Ровно через восемь месяцев театр, который более чем какой-либо другой заинтересован в жестком охранном режиме (посмотрите, каким безобразным метаморфозам подвергается наследие Петипа во всем мире), позволяет по отношению к "другому" буквально все то же самое — и нарушение, и непонимание, и преступление, и предательство... Что это, месть за осквернение "Спящей красавицы"? А если Мариинский театр объявляет себя (что спорно) хореографическим Эрмитажем, то есть институцией по преимуществу ретроспективной, — ему и карты в руки: сегодня эстетика "Симфонии до мажор", эстетика 40-60-х годов ХХ века, — такой же раритет и такой же достойный объект хранения, как Петипа и как Фокин.
Постскриптум
Результат вовсе не удручающ и позволяет надеяться на удачный исход. Труппа меняет имидж. Темп аллегро пойман. А костюмы можно сменить, задники — снять, то есть заново пройти весь путь, который прошла эстетика Баланчина, ведь хорошо известно, что свои балеты он со временем "раздевал". Это относится и к "Аполлону", где он отказался от живописи Бошана и пышных тюников солисток, и к "Четырем темпераментам", к "Моцартиане" и даже к пресловутой "Теме с вариациями" — сопоставьте хотя бы "бедную" сценографию 1947 года в American Ballet Theatre и "дорогую" 1995-го в "профессорском" Hamburg Ballett.

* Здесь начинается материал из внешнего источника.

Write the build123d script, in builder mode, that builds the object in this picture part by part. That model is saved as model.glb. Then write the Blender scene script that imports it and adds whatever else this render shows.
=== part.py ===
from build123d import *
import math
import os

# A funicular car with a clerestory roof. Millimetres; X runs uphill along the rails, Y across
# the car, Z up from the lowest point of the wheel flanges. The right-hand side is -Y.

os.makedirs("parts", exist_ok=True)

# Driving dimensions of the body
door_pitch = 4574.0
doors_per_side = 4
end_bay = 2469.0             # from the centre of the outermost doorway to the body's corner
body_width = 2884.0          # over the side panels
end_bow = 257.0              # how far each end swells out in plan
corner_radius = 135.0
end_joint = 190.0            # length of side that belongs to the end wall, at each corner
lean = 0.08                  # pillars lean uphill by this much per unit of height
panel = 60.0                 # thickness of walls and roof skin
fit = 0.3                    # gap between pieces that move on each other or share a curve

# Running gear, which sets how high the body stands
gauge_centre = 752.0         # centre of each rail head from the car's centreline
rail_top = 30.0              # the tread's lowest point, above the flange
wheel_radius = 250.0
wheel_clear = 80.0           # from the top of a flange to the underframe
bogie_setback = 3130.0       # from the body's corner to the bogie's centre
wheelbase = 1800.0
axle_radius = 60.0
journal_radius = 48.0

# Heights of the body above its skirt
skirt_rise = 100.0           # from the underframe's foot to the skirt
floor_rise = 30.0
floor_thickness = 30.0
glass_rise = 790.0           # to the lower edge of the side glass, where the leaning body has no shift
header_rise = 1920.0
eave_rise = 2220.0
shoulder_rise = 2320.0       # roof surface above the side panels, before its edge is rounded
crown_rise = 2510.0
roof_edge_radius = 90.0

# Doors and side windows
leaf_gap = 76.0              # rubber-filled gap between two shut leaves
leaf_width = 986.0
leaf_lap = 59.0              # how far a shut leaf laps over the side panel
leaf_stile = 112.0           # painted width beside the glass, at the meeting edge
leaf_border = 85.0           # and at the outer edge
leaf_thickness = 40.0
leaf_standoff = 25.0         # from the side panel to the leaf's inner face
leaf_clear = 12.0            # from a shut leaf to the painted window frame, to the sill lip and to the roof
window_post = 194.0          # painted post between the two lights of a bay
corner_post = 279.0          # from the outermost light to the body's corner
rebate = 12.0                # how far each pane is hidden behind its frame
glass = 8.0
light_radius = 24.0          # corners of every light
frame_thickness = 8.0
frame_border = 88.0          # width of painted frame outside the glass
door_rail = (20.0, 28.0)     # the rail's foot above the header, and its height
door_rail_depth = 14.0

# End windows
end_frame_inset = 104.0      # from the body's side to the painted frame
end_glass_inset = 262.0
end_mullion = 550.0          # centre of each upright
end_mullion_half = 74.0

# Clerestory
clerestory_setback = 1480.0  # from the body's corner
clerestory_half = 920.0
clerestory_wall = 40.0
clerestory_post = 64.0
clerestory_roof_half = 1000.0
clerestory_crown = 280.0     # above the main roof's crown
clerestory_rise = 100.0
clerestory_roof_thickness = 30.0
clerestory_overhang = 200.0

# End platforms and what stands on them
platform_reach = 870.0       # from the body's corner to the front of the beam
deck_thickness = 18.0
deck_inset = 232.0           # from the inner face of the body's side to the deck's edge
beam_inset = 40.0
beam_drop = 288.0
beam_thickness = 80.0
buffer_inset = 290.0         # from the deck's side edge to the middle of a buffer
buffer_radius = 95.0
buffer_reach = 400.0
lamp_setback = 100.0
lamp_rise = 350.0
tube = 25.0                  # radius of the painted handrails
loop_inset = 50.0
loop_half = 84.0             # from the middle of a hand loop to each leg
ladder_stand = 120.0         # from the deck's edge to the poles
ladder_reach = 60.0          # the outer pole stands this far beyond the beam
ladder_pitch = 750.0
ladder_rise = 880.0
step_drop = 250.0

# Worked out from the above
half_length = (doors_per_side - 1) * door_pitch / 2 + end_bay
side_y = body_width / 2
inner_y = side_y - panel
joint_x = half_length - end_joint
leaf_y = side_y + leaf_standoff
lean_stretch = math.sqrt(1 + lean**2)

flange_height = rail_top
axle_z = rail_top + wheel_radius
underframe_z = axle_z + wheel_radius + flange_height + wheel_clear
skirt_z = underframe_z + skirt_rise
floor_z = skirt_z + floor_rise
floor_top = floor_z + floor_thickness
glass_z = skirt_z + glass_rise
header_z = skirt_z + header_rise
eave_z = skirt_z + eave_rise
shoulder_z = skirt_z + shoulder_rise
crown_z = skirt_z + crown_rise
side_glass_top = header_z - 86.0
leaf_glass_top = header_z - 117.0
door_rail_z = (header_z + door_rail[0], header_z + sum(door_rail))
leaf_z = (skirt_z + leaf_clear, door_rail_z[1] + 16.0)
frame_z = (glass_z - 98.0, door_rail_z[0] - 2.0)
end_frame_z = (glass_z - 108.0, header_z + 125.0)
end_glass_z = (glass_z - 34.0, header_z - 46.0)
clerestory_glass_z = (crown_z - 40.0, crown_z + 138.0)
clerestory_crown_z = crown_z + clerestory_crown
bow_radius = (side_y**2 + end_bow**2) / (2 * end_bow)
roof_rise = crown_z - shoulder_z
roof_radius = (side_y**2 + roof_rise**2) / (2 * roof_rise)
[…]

И последнее. В Мариинском театре должны помнить, что "неоклассицизм" Баланчина — искусство интеллектуальное по преимуществу. Это аналитические рассуждения художника ХХ века о конструкции "классического" балета. Это классика времен "атомных пилюль" (Баланчин — Стравинскому). А потому продуктивнее будет, если в контакте с этим искусством эмоции, сентиментальность (и вкус) уступят место холодному, трезвому и даже циничному эстетическому расчету.